Number two, we don’t know if we could handle it! It seems overwhelming to prepare and teach so much material to your kids. And could we stand to be together that long? It would be so much easier to send them off for 5-7 hours a day and have a needed break ourselves!
However, after looking at some of the incredible advantages of home schooling, we’ve found our two concerns greatly diminishing. Now, I know that home schooling isn’t for everybody. But I share this list for those interested in how we came to our conclusion.
Advantages of homeschooling
(from our perspective, and in no particular order):
- Allows a lot of flexibility with when and how much the children are taught. This gives us freedom to travel and live anywhere, without making kids’ education suffer (instead, it improves it). They also don’t have to sit through long hours of constant school, but can take more regular and refreshing breaks as needed, increasing retention and reducing emotional stress.
- We can teach more in-depth about subjects that our children are interested in, or that we want to teach them, rather than having little or no control over what is taught.
- We as their parents get to see them learn and grow and progress more, rather than missing out on those moments because they’re in school.
- Teaching will be one on one, exactly at their level and at their pace. We like this much better than teaching a classful of students at different levels with different learning styles.
- We’ll probably learn a lot of interesting things we forgot or never learned as we teach our children.
- We can incorporate our personal values into their education.
- We’re fulfilling our duty as parents to teach our children. Really, it’s the parents’ responsibility to teach their kids, not the government’s or anyone else’s, although others can and do help.
- We’ll get to spend more time with our kids, and hopefully strengthen our relationships and love for one another. We believe there’s no more important way we can be spending our time than with our children.
- Home schooled children statistically outperform other children academically by large margins. (See http://www.homelifeacademy.com/homeschool_stats.php)

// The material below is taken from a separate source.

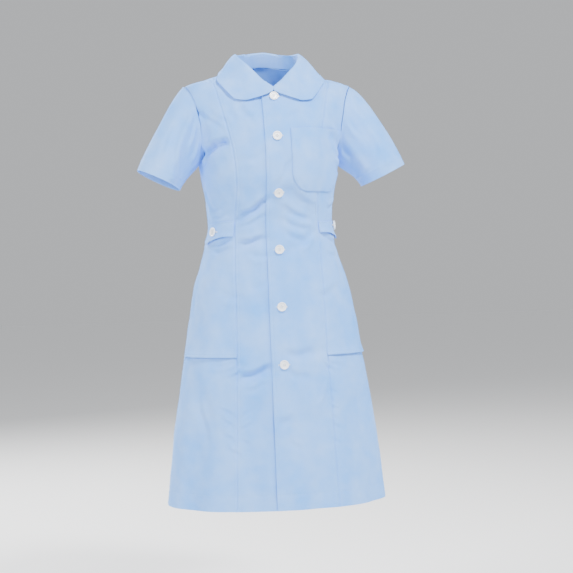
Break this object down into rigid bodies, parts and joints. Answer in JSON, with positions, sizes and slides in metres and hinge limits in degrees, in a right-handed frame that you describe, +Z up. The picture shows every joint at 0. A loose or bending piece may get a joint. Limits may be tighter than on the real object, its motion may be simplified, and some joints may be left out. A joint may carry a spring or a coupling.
{
  "type": "nurse uniform dress",
  "caption": "Knee-length short-sleeved uniform dress in worn form, with a round collar, button front, chest pocket, waist tabs and hip pockets.",
  "frame": {"origin": "midway between the high points of the two shoulders, inside the neck opening, where the wearer carries the dress", "axes": "+Z up, the front faces -Y, +X towards the wearer's left"},
  "size_m": [0.6064, 0.3272, 1.0144],
  "materials": {
    "cloth": "matte woven",
    "button": "semi-gloss moulded"
  },
  "bodies": {
    "root": {"front_left": "cloth", "front_right": "cloth", "side_front_left_upper": "cloth", "side_front_right_upper": "cloth", "side_front_left_lower": "cloth", "side_front_right_lower": "cloth", "back": "cloth", "sleeve_left_front": "cloth", "sleeve_left_back": "cloth", "sleeve_right_front": "cloth", "sleeve_right_back": "cloth", "collar": "cloth", "chest_pocket": "cloth", "waist_tab_left": "cloth", "waist_tab_right": "cloth", "button_1": "button", "button_2": "button", "button_3": "button", "button_4": "button", "button_5": "button", "button_6": "button", "tab_button_left": "button", "tab_button_right": "button"}
  },
  "joints": []
}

Things we don’t like about regular school, that we will be avoiding by doing homeschool:
- Homework – it’s gotten crazy recently, with kids coming home with so much work, it just becomes busywork for the parents. Much of it doesn’t even teach anything useful. With home school, all the learning will be done “in class”.
- Grades – Cramming for tests to get a grade, rather than actually learning the material. Measuring performance against someone else, or a standard that the school board set, rather than the student’s own improvement. I also don’t like the idea of testing on an individual basis – it’s not realistic to life. I think generally it’s more important that students know where to find an answer quickly, than that they have a fact memorized, as helpful as that can be. Obviously it’s good to know a lot, but you can’t know everything, nor is it practical to try.

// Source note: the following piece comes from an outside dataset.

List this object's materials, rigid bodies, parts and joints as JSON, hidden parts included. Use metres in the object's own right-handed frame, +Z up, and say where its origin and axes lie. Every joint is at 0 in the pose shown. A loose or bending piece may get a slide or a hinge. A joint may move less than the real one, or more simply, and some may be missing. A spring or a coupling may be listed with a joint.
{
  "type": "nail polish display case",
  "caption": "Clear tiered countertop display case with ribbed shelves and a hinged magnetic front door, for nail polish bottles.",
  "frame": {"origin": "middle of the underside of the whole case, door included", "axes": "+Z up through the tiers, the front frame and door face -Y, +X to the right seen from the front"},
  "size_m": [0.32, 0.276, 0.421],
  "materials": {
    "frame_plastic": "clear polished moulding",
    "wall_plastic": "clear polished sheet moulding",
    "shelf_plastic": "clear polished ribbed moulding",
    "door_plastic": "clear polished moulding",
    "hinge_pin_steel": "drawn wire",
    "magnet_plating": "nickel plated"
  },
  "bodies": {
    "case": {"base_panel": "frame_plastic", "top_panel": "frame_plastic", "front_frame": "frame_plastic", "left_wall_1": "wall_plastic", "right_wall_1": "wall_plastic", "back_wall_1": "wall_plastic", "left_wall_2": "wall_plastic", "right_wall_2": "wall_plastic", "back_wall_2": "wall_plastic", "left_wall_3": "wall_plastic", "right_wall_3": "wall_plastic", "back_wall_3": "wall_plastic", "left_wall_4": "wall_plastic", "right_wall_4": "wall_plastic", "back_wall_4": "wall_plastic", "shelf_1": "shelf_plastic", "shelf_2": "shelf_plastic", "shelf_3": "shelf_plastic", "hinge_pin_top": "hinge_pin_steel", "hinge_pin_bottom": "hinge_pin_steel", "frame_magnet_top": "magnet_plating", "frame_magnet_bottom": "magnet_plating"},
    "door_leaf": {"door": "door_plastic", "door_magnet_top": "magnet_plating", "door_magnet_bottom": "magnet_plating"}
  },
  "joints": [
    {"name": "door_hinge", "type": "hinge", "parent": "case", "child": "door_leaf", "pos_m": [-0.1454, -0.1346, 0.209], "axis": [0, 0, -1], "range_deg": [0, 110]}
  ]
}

- Overload – learning 4-7 subjects at once, and having to balance them all at the same time – it’s just too much information to process and retain well. We will be able to control how much of what is taught when, as our kids receive it.
- Bad influences – Swearing, inappropriate or crude books you’re required to read or movies you’re forced to watch, cruel treatment from others, and ideas that conflict with our values. We want our kids to be educated about these influences, but be able to see them with a healthy perspective, and not as if they are of no consequence, which is the way they are often presented by peers or other influences. We can’t control this completely, as they will experience these influences anyway, but do they really need to be subjected to it all the time, especially while they’re so young and easily influenced?
- Politics that can reduce education quality and take focus away from the students’ learning.
So, what about the concerns I mentioned earlier? How do we plan to overcome those? See below.
Solution to Concern #1: Social aspects
Kids need interaction with other children. My oldest daughter, Emily, is an especially social little girl. She loves making friends and has no fear when it comes to saying ‘hi’. We want to give her every opportunity to grow in this respect.
Fortunately, there are a lot of places other than school where kids get a chance to practice social skills. Besides playing with kids in the neighborhood and at church, we plan on giving our children opportunities to participate in musical theater, sports, dance, choirs, and other classes, where they’ll get to work with other kids not only their age, but of different ages. They also learn a lot of these skills playing with each other.
Solution to Concern #2: Handling it
It is a big responsibility to take on the job of educating your child. Fortunately, we both love to teach. Jen wanted to be an elementary school teacher at one time, but decided against it because she didn’t like the idea of teaching an entire classroom of kids. One on one is more her style. I have teaching in my blood, as both my dad and grandpa are/were teachers, and I taught piano lessons for several years. Teaching is something I’ve always enjoyed, as long as it’s a subject I know enough about.
But we also love to learn, and hope to be able to not only instill in our children this love of learning, but also to teach them how to learn on their own – how to find answers to their questions, and be proactive in their own education. If our kids can teach themselves, this will reduce our burden. We also plan on utilizing lots of outside resources, books, computer programs, and ideas from others. On occasion, we may even bring in experts on a particular subject, or take the kids to them, so they can learn something different, or experience a different teaching style. Emily is really showing an aptitude for art, so we may find her an art instructor, for example.
Jen and I will also continue taking regular dates and time away from the kids. We have really enjoyed the 3-hour dates we’ve had twice a week while the girls have been in preschool, and we’d like to keep up something similar. We’ve thought about getting a nanny to watch the girls for a few hours a week while we get some time away during the day.
Will it work?
Now, since we haven’t yet actually tried homeschooling, we really don’t know all that we’re up against. Fortunately, both our kids are excited to have Mommy and Daddy as their teacher. Emily is excited to become a better reader, and they both have such inquisitive minds right now, that it doesn’t seem like it will be too much of a challenge at this stage. One of the biggest challenges to begin with, I think, will be their short attention spans. But we can take breaks as needed, and their attention should grow with time. It may also take a while to get into a routine of school that we’re all comfortable with, but this will pass.
We’d like to have a room of our house specially designated as the “Learning Room”, where most of this schooling will take place. Obviously this room will include desks, books, arts and crafts, computers, musical equipment, toys, and more. We’d also like some playground equipment and a place for them to run around and play to get their energy out as well.
The more we think about homeschooling, and move in that direction, the better we feel about it. Maybe we’ll end up hating it, and change our minds down the road. But right now, it seems like the best thing for our family.